Девятого апреля мы оказались в центре города, вблизи старинного полуразрушенного замка, где оставшиеся в живых солдаты и офицеры вермахта продолжали оказывать сопротивление, несмотря на то, что командующий гарнизоном и обороной города генерал Ляш уже отдал приказ о капитуляции. После отдачи этого приказа о сдаче в плен, мы оказались в большом укрытии - "блиндаже", где находилось свыше сотни воруженных автоматами, пулеметами и "фаустпатронами" немцев. А нас там всего было человек двенадцать. Но немцы народ дисциплинированный, по моей команде они молча стали выходить с поднятыми руками из блиндажа, оставляя оружие на месте. После организованного выхода строились в колонну, и с белым флагом, сделанным из простыни, шли в наш тыл, сдаваться дальше. Эта сдача в плен сопровождалась и "грязными" эпизодами. Ординарец нашего Героя Волкова ходил вдоль строя и отбирал у сдавшихся немцев все ценное, складывая добычу в трофейный портфель. Портфель перешел в руки Волкова, а он в свою очередь передал его своему отцу, приехавшему к сыну в Кенигсберг сразу после войны.
Мы продолжали зачищать квартал после объявления о капитуляции. Последний подвал был особенно большим и в нем находилось множество наших русских девушек в немецкой одежде. Первым в подвале нас встретил какой-то старик, вышедший из толпы женщин и на польском языке, вставляя отдельные русские слова, обратился к нам. Я ничего не понял из сказанного, но из толпы последовал первый вопрос на русском языке: "Я вышла замуж за бельгийца, можно мне будет не возвращаться в Россию, а уехать с мужем в Бельгию?". Я пожалел ее и сказал: "Можно", хотя в душе знал, что вернут ее обязательно в СССР, и хорошо, если домой, а не в сибирские края. Кое о чем еще поговорили, я поздравил девушек с освобождением. Вдруг, посреди разговора, открывается дверь комнаты напротив нас, и мы видим, как оттуда появляется довольно пьяный молодой немец в форме СС и с пистолетом "вальтер" в руке. Он быстро направился прямо ко мне, и его рука с пистолетом была направлена точно в мой лоб . Нажать на курок он не успел, его руку ударом поднял вверх стоявший рядом со мной разведчик, Вася Подшиблов, бывший белорусский партизан. Он, молодец, не растерялся и быстро среагировал на немца. Этот момент дал мне возможность выхватить свой "браунинг" и выстрелить от бедра, благо, патрон был всегда в стволе.

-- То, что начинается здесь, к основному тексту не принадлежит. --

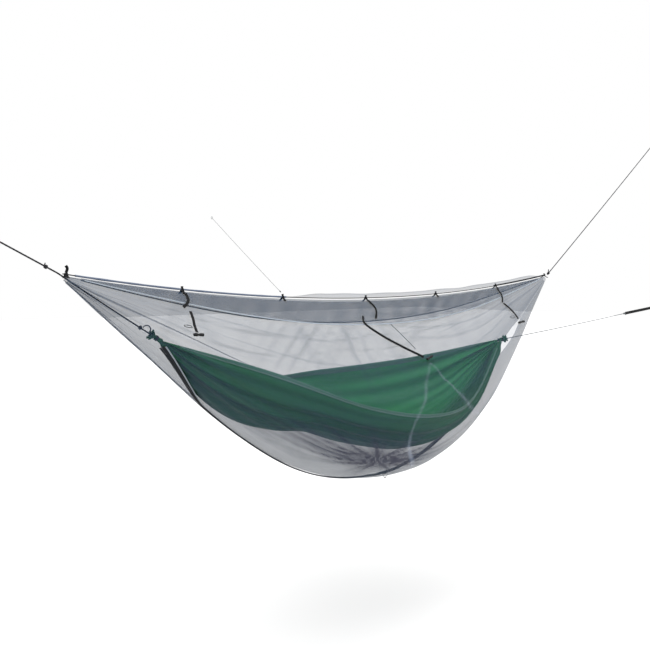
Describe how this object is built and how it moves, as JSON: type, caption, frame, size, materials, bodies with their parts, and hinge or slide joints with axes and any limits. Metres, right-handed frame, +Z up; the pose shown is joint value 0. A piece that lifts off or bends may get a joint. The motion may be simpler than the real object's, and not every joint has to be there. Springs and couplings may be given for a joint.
{
  "type": "camping hammock",
  "caption": "Gathered-end camping hammock hung inside a full-enclosure insect net with ridge cord, roll-up ties, entry zip, suspension rope, guy and tree strap.",
  "frame": {"origin": "centre of the eye at the left end of the suspension rope, where the hammock hangs", "axes": "+X along the ridge from the left tip to the right tip, +Y away from the viewer, +Z up"},
  "size_m": [5.1049, 1.0506, 2.2594],
  "materials": {
    "insect_mesh": "fine knitted no-see-um mesh, see-through",
    "bed_nylon": "ripstop nylon with a soft sheen",
    "hem_tape": "folded nylon hem, matt",
    "black_cord": "braided polyester, matt",
    "grey_cord": "braided polyester, matt",
    "black_webbing": "flat woven webbing, matt",
    "zip_tape": "woven zip tape with moulded coil",
    "black_plastic": "satin moulded plastic"
  },
  "bodies": {
    "rigging": {"left_suspension_eye": "black_cord", "left_suspension_rope": "black_cord", "left_eye_splice": "black_cord", "left_stopper_knot": "black_cord", "right_guy_cord": "black_cord", "right_tip_knot": "black_cord", "right_guy_end_loop": "black_cord", "back_guyline": "grey_cord", "back_guyline_knot": "grey_cord", "back_guyline_loop": "grey_cord"},
    "net": {"net_near_panel": "insect_mesh", "net_far_panel": "insect_mesh", "ridge_band_near": "insect_mesh", "ridge_band_far": "insect_mesh", "ridge_cord": "black_cord", "ridge_tab_1": "black_webbing", "ridge_tab_2": "black_webbing", "ridge_tab_3": "black_webbing", "ridge_tab_4": "black_webbing", "ridge_tab_5": "black_webbing", "ridge_tab_6": "black_webbing", "ridge_tab_7": "black_webbing", "upper_tie_1": "black_webbing", "upper_tie_2": "black_webbing", "upper_tie_3": "black_webbing", "lower_tie_2": "black_webbing", "inner_tie_2": "black_cord", "zip_tape_near": "zip_tape", "zip_tape_far": "zip_tape", "zip_chain": "zip_tape"},
    "hammock": {"hammock_bed": "bed_nylon", "near_edge_hem": "hem_tape", "far_edge_hem": "hem_tape", "left_gather": "bed_nylon", "left_whipping": "black_cord", "right_gather": "bed_nylon", "right_whipping": "black_cord", "left_inner_rope": "black_cord", "left_end_knot": "black_cord", "left_end_bight": "black_cord", "right_rope": "grey_cord", "rope_to_strap_knot": "grey_cord", "tree_strap": "black_webbing", "tree_strap_loop": "black_webbing"},
    "free_tie_1": {"lower_tie_1": "black_webbing", "tie_loop_1": "black_cord"},
    "toggle_bar_1": {"toggle_1": "black_plastic"},
    "toggle_bar_2": {"toggle_2": "black_plastic"},
    "free_tie_3": {"lower_tie_3": "black_webbing", "tie_loop_3": "black_cord"},
    "toggle_bar_3": {"toggle_3": "black_plastic"},
    "zip_slider_body": {"zip_slider": "black_plastic"},
    "zip_pull": {"zip_pull_cord": "black_cord"}
  },
  "joints": [
    {"name": "hammock_swing", "type": "hinge", "parent": "rigging", "child": "hammock", "pos_m": [0.262, 0, -0.146], "axis": [0.9985, 0, -0.0544], "range_deg": [-6, 6]},
    {"name": "net_swing", "type": "hinge", "parent": "rigging", "child": "net", "pos_m": [0.262, 0, -0.146], "axis": [1, 0, 0], "range_deg": [-6, 6]},
    {"name": "free_tie_1_swing", "type": "hinge", "parent": "net", "child": "free_tie_1", "pos_m": [0.79329, -0.119, -0.31249], "axis": [-1, 0, 0], "range_deg": [0, 60]},
    {"name": "toggle_1_turn", "type": "hinge", "parent": "free_tie_1", "child": "toggle_bar_1", "pos_m": [0.76264, -0.25534, -0.40552], "axis": [0.2093, -0.569, 0.7952], "range_deg": [-20, 20]},
    {"name": "toggle_2_turn", "type": "hinge", "parent": "net", "child": "toggle_bar_2", "pos_m": [2.13935, -0.26864, -0.59862], "axis": [0.0281, -0.7616, 0.6474], "range_deg": [-20, 20]},
    {"name": "free_tie_3_swing", "type": "hinge", "parent": "net", "child": "free_tie_3", "pos_m": [2.98926, -0.08471, -0.32739], "axis": [-1, 0, 0], "range_deg": [0, 60]},
    {"name": "toggle_3_turn", "type": "hinge", "parent": "free_tie_3", "child": "toggle_bar_3", "pos_m": [3.0364, -0.18919, -0.44322], "axis": [-0.1269, -0.75, 0.6491], "range_deg": [-20, 20]},
    {"name": "zip_slide", "type": "slide", "parent": "net", "child": "zip_slider_body", "axis": [0.9978, 0, 0.0664], "range_m": [-0.04, 0.04]},
    {"name": "zip_pull_swing", "type": "hinge", "parent": "zip_slider_body", "child": "zip_pull", "pos_m": [2.06268, 0, -1.28161], "axis": [0.9978, 0, 0.0664], "range_deg": [-60, 60]}
  ],
  "couplings": [
    {"joint": "net_swing", "follows": "hammock_swing", "ratio": 1}
  ]
}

Мы стояли в толпе, вплотную друг к другу и вытягивать руку было некуда, так выстрел и получился, не целясь, от бедра, пуля вошла немцу в подбородок, а вышла в центре головы. Немец рухнул на пол. Был он здоровый, на полторы головы выше меня, и пуля вошла в него куда надо. Из комнаты появился второй немец, уже пожилой эсэсовец.
Его отвел стволом пистолета к стенке, чтобы никто из русских девушек не пострадал, и тоже пристрелил... Памятный был день...
Второй день рождения, на этот раз настоящий.